Hedge Fund Manager Warns AI Stock Rally Won't Last
Paul Tudor Jones, founder of Tudor Investment Corp., said the artificial intelligence stock market resembles the dot-com bubble era, though he has increased his own AI investments despite the warning. Jones made the comments in a CNBC interview Thursday, describing current market conditions as "crazy times."
The S&P 500 and Nasdaq Composite have reached record highs, driven by investor demand for semiconductor and data center stocks. Companies with no direct AI connection-including some athletic shoe manufacturers-are restructuring to capitalize on the sector's momentum.
Jones said he invested in a diversified basket of AI stocks rather than betting on individual companies. He compared the current moment to 1981, when Microsoft released MS-DOS for IBM PCs, calling it the start of a new era of productivity gains.

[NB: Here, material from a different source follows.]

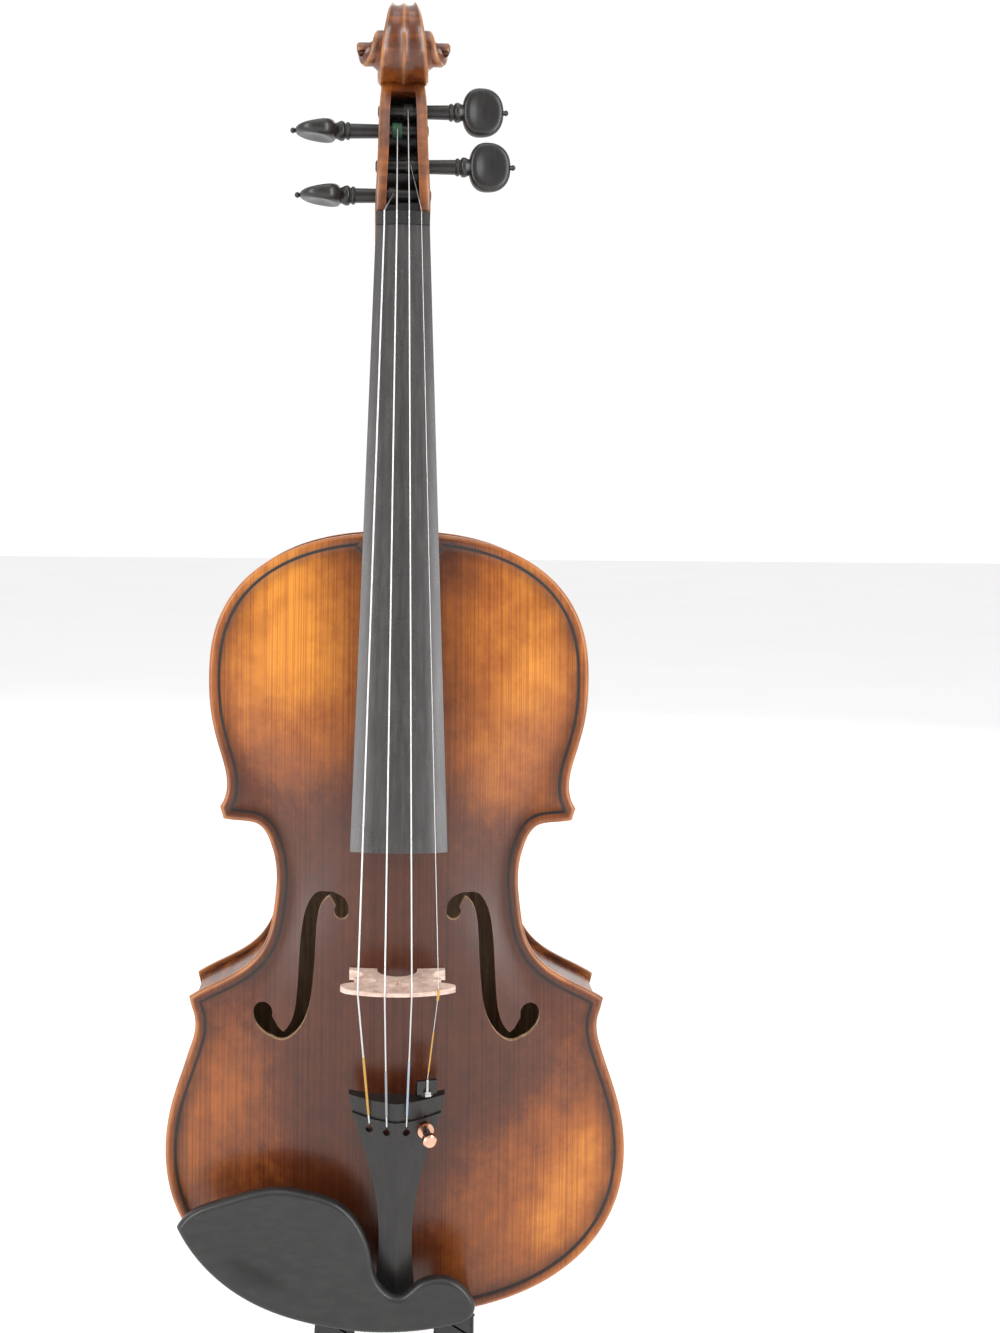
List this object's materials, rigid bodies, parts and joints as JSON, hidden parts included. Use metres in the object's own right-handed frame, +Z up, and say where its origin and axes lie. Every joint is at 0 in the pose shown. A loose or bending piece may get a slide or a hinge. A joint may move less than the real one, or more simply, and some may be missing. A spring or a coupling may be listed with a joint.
{
  "type": "violin",
  "caption": "Full-size violin with strings, bridge, tailpiece with one fine tuner, chin rest and turning pegs.",
  "frame": {"origin": "middle of the seam between nut and fingerboard, in the plane where the fingerboard is glued to the neck, where a hanger's yoke holds the neck", "axes": "+Z up the length towards the scroll, -Y out of the top towards the strings, +X to the treble side"},
  "size_m": [0.2086, 0.097, 0.6136],
  "materials": {
    "spruce_varnish": "satin amber-brown varnish",
    "maple_varnish": "glossy red-brown varnish",
    "neck_maple": "oiled",
    "bare_spruce": "raw",
    "dark_inlay": "satin",
    "bridge_maple": "raw, fine",
    "string_metal": "flat wound",
    "copper_plate": "polished",
    "black_metal": "satin black",
    "cork": "raw cork",
    "steel": "polished",
    "black_cord": "satin",
    "ebony": "polished"
  },
  "bodies": {
    "violin": {"back_plate": "maple_varnish", "bass_bar": "bare_spruce", "bridge": "bridge_maple", "button_crown": "ebony", "chinrest_cork": "cork", "chinrest_plate": "ebony", "chinrest_rods": "steel", "corner_block_lower_bass": "bare_spruce", "corner_block_lower_treble": "bare_spruce", "corner_block_upper_bass": "bare_spruce", "corner_block_upper_treble": "bare_spruce", "e_string_sleeve": "copper_plate", "end_block": "bare_spruce", "end_button": "ebony", "fingerboard": "ebony", "linings_back": "bare_spruce", "linings_top": "bare_spruce", "locating_pins": "dark_inlay", "neck": "neck_maple", "neck_block": "bare_spruce", "nut": "ebony", "purfling_back": "dark_inlay", "purfling_top": "dark_inlay", "rib_centre_bass": "maple_varnish", "rib_centre_treble": "maple_varnish", "rib_lower_bass": "maple_varnish", "rib_lower_treble": "maple_varnish", "rib_upper_bass": "maple_varnish", "rib_upper_treble": "maple_varnish", "saddle": "ebony", "sound_post": "bare_spruce", "string_a": "string_metal", "string_d": "string_metal", "string_e": "string_metal", "string_g": "string_metal", "tailgut": "black_cord", "tailpiece": "ebony", "tailpiece_fret": "ebony", "top_plate": "spruce_varnish", "tuner_body": "copper_plate", "tuner_pivot_pin": "copper_plate", "tuner_ring_nut": "copper_plate"},
    "peg_g": {"peg_g": "ebony", "winding_g": "string_metal"},
    "peg_d": {"peg_d": "ebony", "winding_d": "string_metal"},
    "peg_a": {"peg_a": "ebony", "winding_a": "string_metal"},
    "peg_e": {"peg_e": "ebony", "winding_e": "string_metal"},
    "tuner_screw": {"tuner_screw": "copper_plate"},
    "tuner_lever": {"tuner_lever": "black_metal", "e_string_end": "copper_plate"},
    "clamp_barrel_bass": {"clamp_barrel_bass": "steel"},
    "clamp_barrel_treble": {"clamp_barrel_treble": "steel"},
    "clamp_foot": {"clamp_foot": "ebony", "clamp_cork": "cork"}
  },
  "joints": [
    {"name": "peg_g_turn", "type": "hinge", "parent": "violin", "child": "peg_g", "pos_m": [0, 0.01002, 0.0164], "axis": [1, 0, 0], "continuous": true},
    {"name": "peg_d_turn", "type": "hinge", "parent": "violin", "child": "peg_d", "pos_m": [0, 0.01959, 0.0483], "axis": [1, 0, 0], "continuous": true},
    {"name": "peg_a_turn", "type": "hinge", "parent": "violin", "child": "peg_a", "pos_m": [0, 0.02253, 0.0581], "axis": [1, 0, 0], "continuous": true},
    {"name": "peg_e_turn", "type": "hinge", "parent": "violin", "child": "peg_e", "pos_m": [0, 0.01434, 0.0308], "axis": [1, 0, 0], "continuous": true},
    {"name": "tuner_screw_turn", "type": "hinge", "parent": "violin", "child": "tuner_screw", "pos_m": [0.0124, -0.03315, -0.39762], "axis": [-0.1959, 0.9668, 0.1638], "range_deg": [0, 1260]},
    {"name": "tuner_lever_tilt", "type": "hinge", "parent": "violin", "child": "tuner_lever", "pos_m": [0.01054, -0.02497, -0.39015], "axis": [0.9806, 0.1932, 0.0327], "range_deg": [0, 9.1]},
    {"name": "clamp_barrel_bass_turn", "type": "hinge", "parent": "violin", "child": "clamp_barrel_bass", "pos_m": [-0.021, 0.01239, -0.4971], "axis": [0, 1, 0], "range_deg": [0, 1260]},
    {"name": "clamp_barrel_treble_turn", "type": "hinge", "parent": "violin", "child": "clamp_barrel_treble", "pos_m": [0.021, 0.01239, -0.4971], "axis": [0, 1, 0], "range_deg": [0, 1260]},
    {"name": "clamp_foot_slide", "type": "slide", "parent": "violin", "child": "clamp_foot", "axis": [0, 1, 0], "range_m": [0, 0.005]}
  ],
  "couplings": [
    {"joint": "tuner_lever_tilt", "follows": "tuner_screw_turn", "ratio": 0.0071429},
    {"joint": "clamp_barrel_treble_turn", "follows": "clamp_barrel_bass_turn", "ratio": 1},
    {"joint": "clamp_foot_slide", "follows": "clamp_barrel_bass_turn", "m_per_rad": 0.00022282}
  ]
}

The comparison carries weight for managers overseeing investment decisions. Jones predicted the rally will continue for "another year or two" before markets experience a "breathtaking and violent correction."
Infrastructure providers are posting strong earnings this season as tech giants spend heavily on data centers and AI systems. Yet the productivity benefits Jones referenced have not yet materialized at scale.
Jones built his reputation by shorting the market during the 1987 stock crash. His current stance-bullish on AI stocks while warning of a future reversal-reflects the tension many executives face when evaluating AI investments.
For management professionals making capital allocation decisions, the message is straightforward: current valuations may not reflect long-term fundamentals. Understanding both the opportunity and the risk requires monitoring earnings growth against stock price increases.